Rice cookers often have multiple water volume lines. The one you choose depends on the kind of rice you plan to make. Not so with an Instant Pot, which has just one series of suggested water volume lines that matches the water levels that standard rice cookers suggest for white rice. It also translates to a 1:1 ratio (1 part rice to 1 part water). Most importantly, the volume lines account for displacement caused by the volume of rice itself (measured by that 180ml cup).
Instant Pot also recommends a 1:1 ratio for all grains of cooked rice. This included everything from brown to jasmine, basmati and wild rice. The only variable that changes is how long it should cook.
Measure out the dry rice you'd like to cook in level cups. Now put the rice inside the inner pot liner.
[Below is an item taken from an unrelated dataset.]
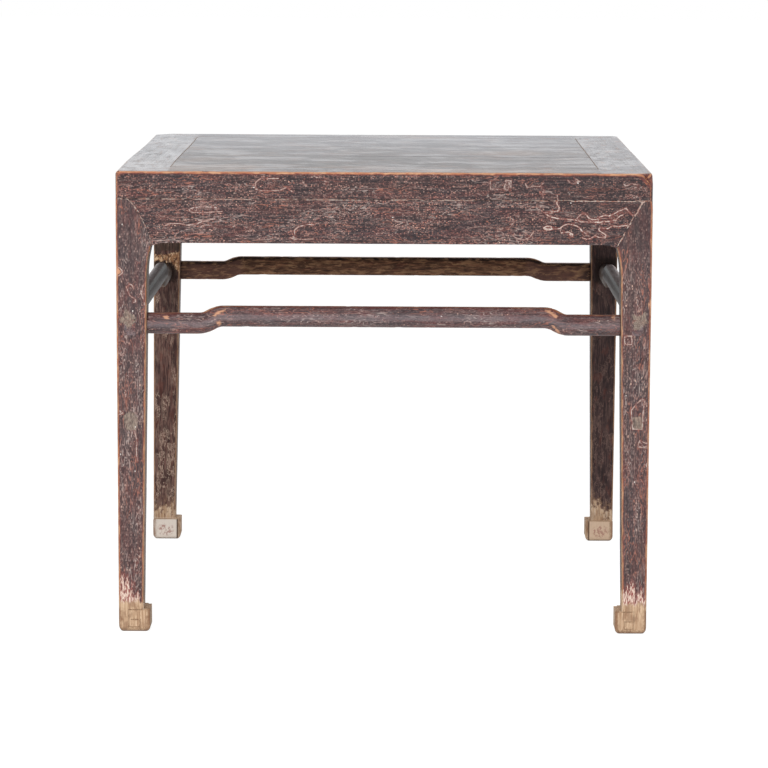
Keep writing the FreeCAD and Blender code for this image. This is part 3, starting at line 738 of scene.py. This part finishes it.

Next take the inner pot out of your appliance and set it aside -- in your kitchen sink or nearby is ideal.
Fill the inner pot with a healthy amount of cold water. You don't need to be exact, but you should have enough liquid to submerge the grains by about 2 to 3 inches. Gently swirl the water and rice slurry with your hand. The water should quickly become cloudy or milky. Carefully drain most of the water and repeat the process. It typically takes about four rinses for water in the pot to become clear.
Next fill the Instant Pot's liner with the rest of the water you need. Leave the wet rice in the pot and don't worry about straining it. Just add (or subtract) enough water to reach the correct line. Remember you're aiming for the line next to the number of rice cups you've added.
Now seal the lid by swiveling it closed to its locked position. Make sure the steam release valve is set to "sealing."
We'll use your Instant Pot's "Rice" cooking program. This function was designed specifically for white rice. It's an automatic cooking mode that runs between 10 to 12 minutes. When the program finishes, wait another 15 minutes for the appliance to cool down and release its internal pressure naturally.
Swivel the lid open. You should be greeted by the lovely sight and smell of freshly cooked rice. Don't forget one vital step though. Grab a fork and softly run it through the bed of rice. This fluffs the grains and mixes in any residual water at the bottom of the pot.
I successfully prepared batches of American-style long grain rice this way. The same goes for short-grain Japanese rice. These are the grain types I personally eat most often. Of course, if the texture that comes out isn't to your particular liking, tweak away. Try a little less water if your results taste too soft or sticky. Go the other way if your rice is a little too al dente.